Relive all of the ups and downs of the 2023 Miami Marlins with our Fish On First Season Review, containing detailed articles about a wide variety of players. The FOF staff analyzes the individual impact that each of them had and what it means for their future with the organization.
This installment focuses on left-handed reliever Andrew Nardi.
- July 4—placed on 15-day injured list (left triceps inflammation)
- July 25—sent on minor league rehab assignment to Jacksonville Jumbo Shrimp
- August 1—activated from 15-day injured list
Season stats: 63 G/0 GS, 57.1 IP, 2.67 ERA, 3.60 FIP, 1.15 WHIP, 0.8 fWAR (age 24)
Andrew Nardi’s excellence this past season shouldn’t have come as a major shock to those who followed his minor league journey. He had a career 2.64 ERA and 3.05 FIP in the minors to earn his way to The Show in August 2022. He led all Marlins prospects in strikeout rate during that period (min. 100 IP) while frequently facing older competition.
However, Nardi’s initial cup of coffee threw most folks off his scent. He made 13 MLB relief appearances and allowed hits in 12 of them. Righties and lefties both OPS’d over 1.000 against him. He was terrible.
By the time 2023 spring training arrived, the young lefty had already put that behind him. Nardi secured an Opening Day roster spot by dominating the Grapefruit League (8.1 IP, 5 H, 1 ER, 2 BB, 10 K). Just as he was seemingly settling in, he allowed three home runs during the final week of April (two to Cody Bellinger).
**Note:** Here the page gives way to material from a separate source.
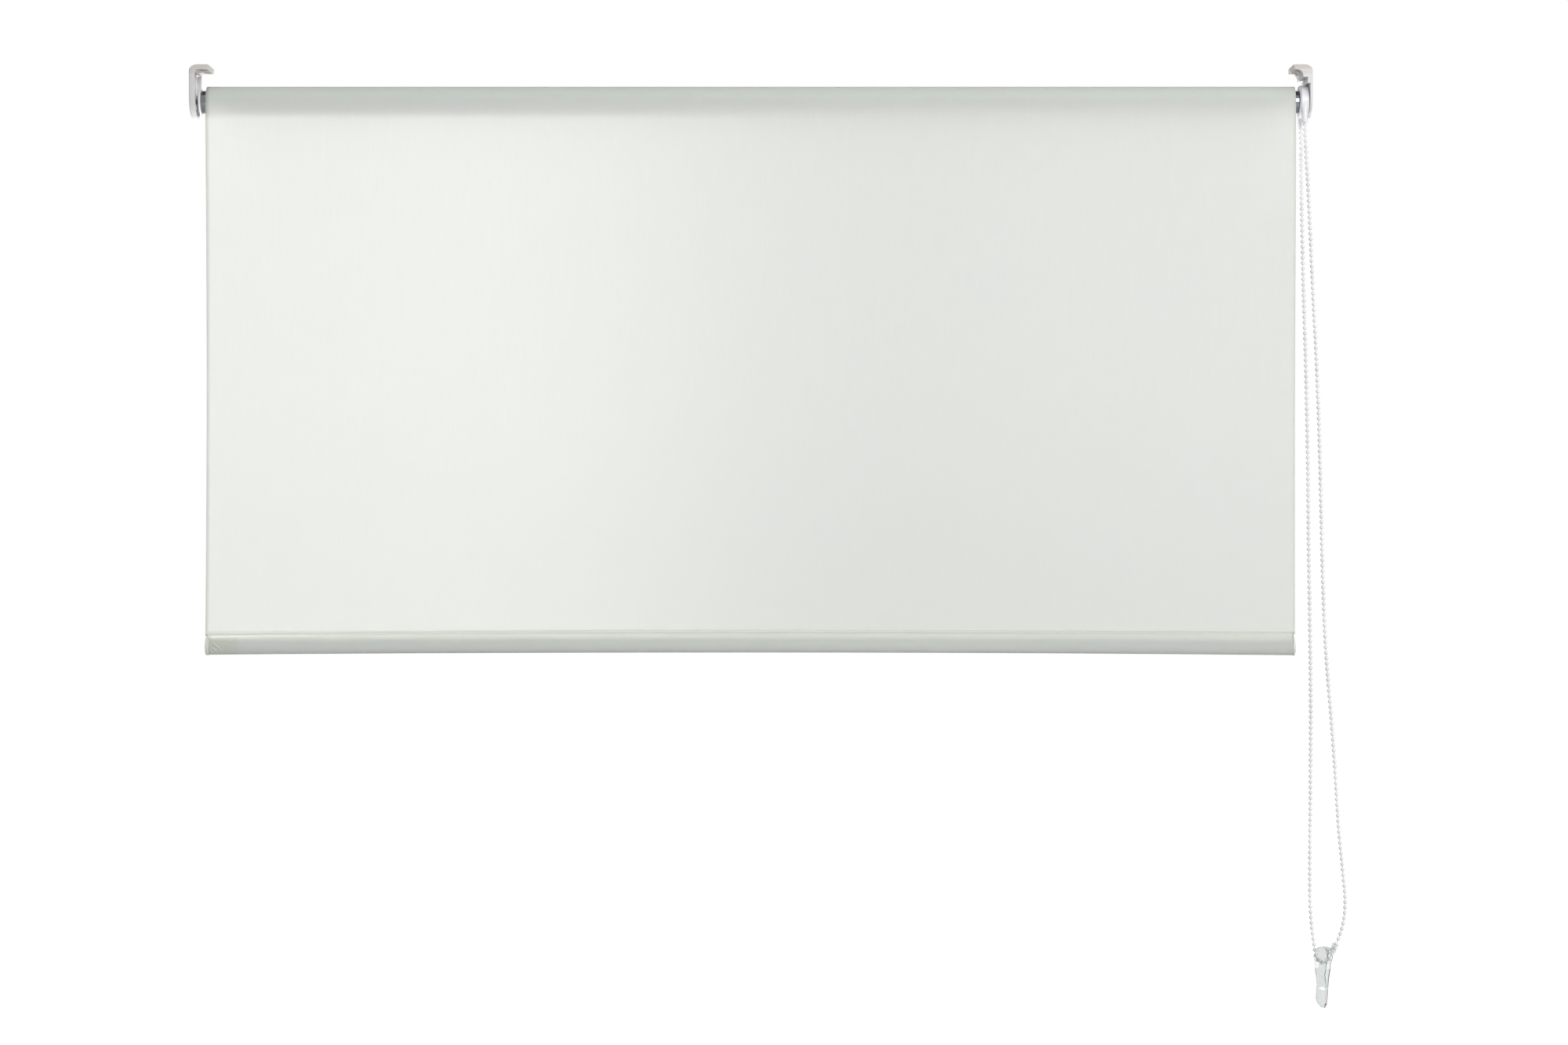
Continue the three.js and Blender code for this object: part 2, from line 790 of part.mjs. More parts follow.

The real breakout began once Nardi ditched his changeup. From May 6 onward, he threw exclusively fastballs and sliders. After making that adjustment, he surrendered only one (unearned) run over his next 19 appearances. In 48 total games as a two-pitch reliever (43.2 IP), he posted an outstanding 1.85 ERA with a 32.2 K% and ranked 15th among all MLB pitchers with a 2.44 WPA, per FanGraphs.
Nardi became Skip Schumaker’s go-to guy for escaping mid-inning messes. Nardi inherited 40 baserunners this season and stranded all but five of them.
Nardi may have been outshined early in the season by A.J. Puk and then by Tanner Scott throughout the second half, but he was a massive reason why the Marlins bullpen thrived in high-leverage situations.
Future with the Marlins
To establish himself as an elite reliever, Nardi needs to get a bit better against right-handed batters. That improvement could come from refining and reincorporating his changeup, or from throwing more backdoor sliders to earn called strikes early in the count.
No reliever will be considered “untouchable” in the eyes of Miami’s incoming baseball operations head, particularly if that hire comes from outside the organization. That being said, Nardi’s performance and five remaining years of club control make him a relatively safe bet to reprise his role in the Marlins ‘pen.